Selain itu, kewaspadaan warga Desa Dukuh juga dilakukan dengan mengawasi setiap orang asing yang datang ke Desa Dukuh. Orang asing di Desa Dukuh biasanya ditandai dengan kendaraan yang datang dengan plat selain AG (plat kendaraan untuk wilayah Trenggalek).

“Kalau ada orang datang dengan plat di luar AG lalu ditanya tidak jelas, yaudah, bakal langsung dikerumuni warga lain dan diusir. Minimal warga akan mengepung dari belakang dan depan kendaraan. Kalau dia mau nabrak, maka dia selesai. Apalagi kalau KTP-nya domisili di wilayah-wilayah tambang, wes, selesai kalau di sini. Plat KT, atau K, K, itu jangan tanya selamat. Pasti diusir,” tegas Marvin.

Marvin, petani di Desa Dukuh, Kecamatan Watulimo, Kabupaten Trenggalek, sedang bersantai di lahan kebunnya
Marvin, petani di Desa Dukuh, Kecamatan Watulimo, Kabupaten Trenggalek, sedang bersantai di lahan kebunnya/Foto: Dokumen Marvin

Sikap warga Desa Dukuh untuk mengusir orang-orang tambang, dikarenakan warga memiliki trauma kolektif atas peristiwa tahun 2016. Warga Desa Dukuh benar-benar merasakan dampak dari kegiatan tambang emas, meskipun masih proses eksplorasi awal. Selain itu, warga Desa Dukuh meyadari akan potensi kerusakan lingkungan yang lebih besar jika tambang emas terus dilanjutkan.

“Tambang itu sangat beresiko kalau di Trenggalek. Kalau dikeruk ya bakal habis, bakal longsor, jadi daratan datar dengan cekungan-cekungan danau racun [lubang-lubang tambang]” jelas Marvin.

Mayoritas warga Desa Dukuh, lanjut Marvin, menolak tambang emas karena ingin menyelamatkan lahan pertanian dan melestarikan lingkungan.

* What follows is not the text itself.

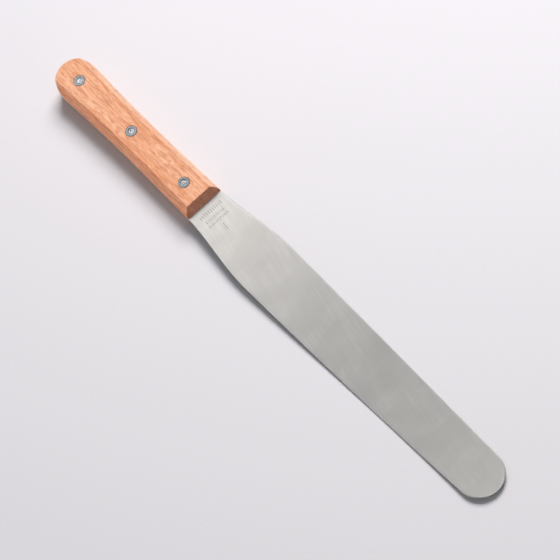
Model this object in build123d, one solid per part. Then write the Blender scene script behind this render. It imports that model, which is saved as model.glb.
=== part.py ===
from build123d import *
import math
import os

# A straight palette knife: one steel blade whose full tang is clamped between two wooden
# scales by three two-piece cutler's rivets.
#
# Frame: the origin is on the handle's flat underside, on the middle rivet's axis. +X runs
# along the knife to the blade's tip, +Z is up, and the knife is symmetric about y = 0.
# All sizes are in millimetres.

# Blade
BLADE_LENGTH = 254.0  # from the handle's front to the tip: a 10 inch blade
BLADE_WIDTH = 35.4  # at the widest place
SWELL_LENGTH = 56.0  # from the handle's front to the widest place
NECK_SLOPE = 0.03  # how fast each edge widens as it leaves the handle
TAPER_ANGLE = 0.5  # degrees each edge has turned inwards at the widest place
TIP_RADIUS = 14.2
BLADE_THICKNESS = 1.5  # tang and neck
TIP_THICKNESS = 0.9
BOW_NEAR = 3.6  # the blade bows down: how low its side curve's control point hangs a third of the way
BOW_FAR = 7.0  # and two thirds of the way from the handle to the tip; the blade itself dips 4.1

# Handle
FRONT_X = 64.5  # where the blade leaves the handle
BUTT_X = -64.5
FRONT_WIDTH = 24.9  # handle and blade are flush here
WAIST_WIDTH = 23.3
WAIST_X = 4.0
BUTT_RADIUS = 12.8
HANDLE_THICKNESS = 15.0
BEVEL_WIDTH = 3.5  # side bevel, measured across the flat face
BEVEL_HEIGHT = 4.8  # side bevel, measured down the side
FRONT_SETBACK = 2.85  # how far the sloping end grain leans back at the flat face
BUTT_EASE = 0.8  # radius on the butt's outer edge

# Rivets
RIVET_SPACING = 48.5
HEAD_RADIUS = 3.6
HEAD_THICKNESS = 1.6
SLEEVE_RADIUS = 2.6
POST_RADIUS = 1.9
TANG_HOLE_RADIUS = 2.65
POST_RECESS = 0.25  # the post's end sits this far below the sleeve's open head
SLEEVE_GAP = 0.8  # between the sleeve's end and the post's head
HEAD_EASE = 0.2  # chamfer on the visible rim of a head

# Derived places
MID_Z = HANDLE_THICKNESS / 2
TANG_TOP_Z = MID_Z + BLADE_THICKNESS / 2
TIP_X = FRONT_X + BLADE_LENGTH
BUTT_CENTRE_X = BUTT_X + BUTT_RADIUS
RIVETS = {"butt": -RIVET_SPACING, "middle": 0.0, "front": RIVET_SPACING}
CLEAR = 20.0  # how far cutting shapes run past the knife
LOW = (Align.CENTER, Align.CENTER, Align.MIN)


def front_flare_radius():
    """Radius of the side arc that leaves the waist parallel to the axis and ends at the front corner."""
    run = FRONT_X - WAIST_X
    rise = (FRONT_WIDTH - WAIST_WIDTH) / 2
    return (run**2 + rise**2) / (2 * rise)


def rear_flare_radius():
    """Radius of the side arc that leaves the waist parallel to the axis and meets the butt's circle smoothly."""
    run = WAIST_X - BUTT_CENTRE_X
    waist = WAIST_WIDTH / 2
    return (run**2 + waist**2 - BUTT_RADIUS**2) / (2 * (BUTT_RADIUS - waist))


def side_arcs(front_x, rear_turn):
    """The handle's concave side for y > 0: from front_x to the waist, then back through rear_turn degrees."""
    front_radius = front_flare_radius()
    rear_radius = rear_flare_radius()
    front_turn = math.degrees(math.asin((front_x - WAIST_X) / front_radius))
    front_centre = (WAIST_X, WAIST_WIDTH / 2 + front_radius)
    rear_centre = (WAIST_X, WAIST_WIDTH / 2 + rear_radius)
    front_arc = CenterArc(front_centre, front_radius, 270, front_turn)
    rear_arc = CenterArc(rear_centre, rear_radius, 270 - rear_turn, rear_turn)
    return front_arc, rear_arc


def closed_face(half_outline):
    """The face bounded by an outline for y > 0, which starts and ends on the X axis, and its mirror image."""
    return make_face(half_outline + mirror(half_outline, Plane.XZ))


def handle_plan():
    """The handle seen from above: square front, waisted sides and a round butt."""
    run = WAIST_X - BUTT_CENTRE_X
    turn = math.degrees(math.asin(run / (rear_flare_radius() + BUTT_RADIUS)))
    front_arc, rear_arc = side_arcs(FRONT_X, turn)
    butt_arc = CenterArc((BUTT_CENTRE_X, 0), BUTT_RADIUS, 90 - turn, 90 + turn)
    front_edge = Line((FRONT_X, 0), (FRONT_X, FRONT_WIDTH / 2))
    return closed_face(front_edge + front_arc + rear_arc + butt_arc)


def side_strip_plan():
    """The handle's two side curves run on past both ends, where the bevels run out."""
    rear_turn = math.degrees(math.asin((WAIST_X - BUTT_X + CLEAR) / rear_flare_radius()))
    front_arc, rear_arc = side_arcs(FRONT_X + CLEAR, rear_turn)
    front_corner = front_arc @ 1
    rear_corner = rear_arc @ 0
    front_edge = Line((front_corner.X, 0), front_corner)
    rear_edge = Line(rear_corner, (rear_corner.X, 0))
    return closed_face(front_edge + front_arc + rear_arc + rear_edge)


def blade_plan():
    """The blade seen from above: an S-shaped swell, a long slightly bowed taper and a round tip."""
    neck = Vector(FRONT_X, FRONT_WIDTH / 2)
    widest = Vector(FRONT_X + SWELL_LENGTH, BLADE_WIDTH / 2)
    turn = math.radians(TAPER_ANGLE)
    third = SWELL_LENGTH / 3
    swell = Bezier(
        neck,
        neck + Vector(third, NECK_SLOPE * third),
        widest + Vector(-third, math.tan(turn) * third),
        widest,
    )
    # The taper is an arc that starts at the widest place and meets the tip's circle smoothly.
    tip_centre = Vector(TIP_X - TIP_RADIUS, 0)
    inward = Vector(-math.sin(turn), -math.cos(turn))
    gap = widest - tip_centre
    taper_radius = (TIP_RADIUS**2 - gap.dot(gap)) / (2 * (gap.dot(inward) + TIP_RADIUS))
    taper_centre = widest + inward * taper_radius
    meet = (tip_centre - taper_centre).normalized()
    meet_angle = math.degrees(math.atan2(meet.Y, meet.X))
    taper = CenterArc(taper_centre, taper_radius, meet_angle, 90 - TAPER_ANGLE - meet_angle)
    tip = CenterArc(tip_centre, TIP_RADIUS, 0, meet_angle)
    neck_edge = Line((FRONT_X, 0), neck)
    return closed_face(neck_edge + swell + taper + tip)


def blade_side(side):
    """One face of the blade seen from the side, from the neck to the tip; side is -1 below and 1 above."""
    neck = Vector(FRONT_X, MID_Z + side * BLADE_THICKNESS / 2)
    tip = Vector(TIP_X, MID_Z + side * TIP_THICKNESS / 2)
    third = (tip - neck) / 3
    return Bezier(neck, neck + third - Vector(0, BOW_NEAR), tip - third - Vector(0, BOW_FAR), tip)


def blade():
    """The blade and its full tang, one strip that thins evenly from the handle to the tip."""
    plan = handle_plan() + blade_plan()
    strip = extrude(plan, amount=HANDLE_THICKNESS)
    lower = blade_side(-1)
    upper = blade_side(1)
    butt_x = BUTT_X - CLEAR
    tang = Polyline(upper @ 0, (butt_x, (upper @ 0).Y), (butt_x, (lower @ 0).Y), lower @ 0)
    tip = Line(lower @ 1, upper @ 1)
    thickness_profile = Plane.XZ * make_face(tang + lower + tip + upper)
    strip = strip & extrude(thickness_profile, amount=BLADE_WIDTH, both=True)
    for x in RIVETS.values():
        strip -= Pos(x, 0, 0) * Cylinder(TANG_HOLE_RADIUS, HANDLE_THICKNESS, align=LOW)
    return strip


def upper_scale():
    """The wooden half above the tang, with bevelled sides, a sloping front and counterbored rivet holes."""
    block = Pos(0, 0, TANG_TOP_Z) * extrude(handle_plan(), amount=HANDLE_THICKNESS - TANG_TOP_Z)
    bevel_angle = math.degrees(math.atan(BEVEL_WIDTH / BEVEL_HEIGHT))
    bevel_z = HANDLE_THICKNESS - BEVEL_HEIGHT
    straight = extrude(side_strip_plan(), amount=bevel_z)
    bevelled = Pos(0, 0, bevel_z) * extrude(side_strip_plan(), amount=BEVEL_HEIGHT, taper=bevel_angle)
    front_profile = Plane.XZ * make_face(
        Polyline(
            (BUTT_X - CLEAR, TANG_TOP_Z),
            (FRONT_X, TANG_TOP_Z),
            (FRONT_X - FRONT_SETBACK, HANDLE_THICKNESS),
            (BUTT_X - CLEAR, HANDLE_THICKNESS),
            close=True,
        )
    )
    scale = block & (straight + bevelled)
    scale = scale & extrude(front_profile, amount=BLADE_WIDTH, both=True)
    butt_edge = scale.faces().sort_by(Axis.Z)[-1].edges().sort_by(Axis.X)[0]
    scale = fillet(butt_edge, BUTT_EASE)
    for x in RIVETS.values():
        scale -= Pos(x, 0, 0) * Cylinder(SLEEVE_RADIUS, HANDLE_THICKNESS, align=LOW)
        seat_z = HANDLE_THICKNESS - HEAD_THICKNESS
        scale -= Pos(x, 0, seat_z) * Cylinder(HEAD_RADIUS, HEAD_THICKNESS, align=LOW)
    return scale


def turned(points):
    """A solid of revolution about the Z axis from (radius, height) corners."""
    return revolve(Plane.XZ * make_face(Polyline(*points, close=True)), Axis.Z)


def rivet_sleeve():
    """The rivet's tubular half, with its open head flush in the upper scale."""
    top = HANDLE_THICKNESS
    seat = top - HEAD_THICKNESS
    end = HEAD_THICKNESS + SLEEVE_GAP
    return turned(
        [
            (POST_RADIUS, end),
            (SLEEVE_RADIUS, end),
            (SLEEVE_RADIUS, seat),
            (HEAD_RADIUS, seat),
            (HEAD_RADIUS, top - HEAD_EASE),
            (HEAD_RADIUS - HEAD_EASE, top),
            (POST_RADIUS, top),
        ]
    )


def rivet_post():
    """The rivet's solid half: a plain head flush in the lower scale, and a post pressed into the sleeve."""
    end = HANDLE_THICKNESS - POST_RECESS
    return turned(
        [
            (0, 0),
            (HEAD_RADIUS - HEAD_EASE, 0),
            (HEAD_RADIUS, HEAD_EASE),
            (HEAD_RADIUS, HEAD_THICKNESS),
            (POST_RADIUS, HEAD_THICKNESS),
            (POST_RADIUS, end),
            (0, end),
        ]
    )


def sub_parts():
    """Every piece by its node's name."""
    upper = upper_scale()
    pieces = {
        "blade": blade(),
        "upper_scale": upper,
        "lower_scale": mirror(upper, Plane.XY.offset(MID_Z)),
    }
    for place, x in RIVETS.items():
        pieces[f"{place}_rivet_sleeve"] = Pos(x, 0, 0) * rivet_sleeve()
        pieces[f"{place}_rivet_post"] = Pos(x, 0, 0) * rivet_post()
    return pieces


os.makedirs("parts", exist_ok=True)
for name, piece in sub_parts().items():
    export_step(piece, f"parts/{name}.step")
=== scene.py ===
import math

import bmesh
import bpy
import numpy as np
from mathutils import Matrix, Vector, noise


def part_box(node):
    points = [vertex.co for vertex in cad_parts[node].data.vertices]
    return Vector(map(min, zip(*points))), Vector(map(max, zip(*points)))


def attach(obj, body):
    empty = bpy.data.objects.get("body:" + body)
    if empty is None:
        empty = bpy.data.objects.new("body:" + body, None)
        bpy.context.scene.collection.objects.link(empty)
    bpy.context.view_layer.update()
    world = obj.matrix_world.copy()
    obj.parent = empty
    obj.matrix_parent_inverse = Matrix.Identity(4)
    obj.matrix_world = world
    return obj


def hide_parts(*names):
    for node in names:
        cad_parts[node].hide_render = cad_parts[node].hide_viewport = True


# A straight palette knife: a satin steel blade whose tang is clamped between two wooden scales
# by three two-piece rivets. Meshes are drawn in millimetres and turned into metres when they
# are finished. Lights are placed in metres.

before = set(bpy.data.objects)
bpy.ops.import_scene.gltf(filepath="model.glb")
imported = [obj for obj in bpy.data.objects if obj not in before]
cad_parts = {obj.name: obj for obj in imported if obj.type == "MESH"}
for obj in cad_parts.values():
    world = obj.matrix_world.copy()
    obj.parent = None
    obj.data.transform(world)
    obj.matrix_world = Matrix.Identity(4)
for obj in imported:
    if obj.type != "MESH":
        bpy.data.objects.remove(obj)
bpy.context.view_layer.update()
MM = 0.001


def box_mm(node):
    """A CAD node's lowest and highest corner in millimetres."""
    low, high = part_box(node)
    return low / MM, high / MM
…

Marvin mengatakan, warga bisa makan kenyang, bertahan hidup, dan memenuhi kebutuhan lainnya itu dari bertani, bukan dari tambang.

“Tanpa tambang, orang Trenggalek bisa hidup. Kalau ditambang, orang Trenggalek tidak bisa hidup. Karena tidak ada rakyat sejahtera di kawasan tambang. Kalau pengusaha sejahtera karena tambang banyak, tapi kalau rakyat sejahtera di wilayah tambang, itu tidak ada. Dan itu sudah jadi keyakinan warga,” tandasnya.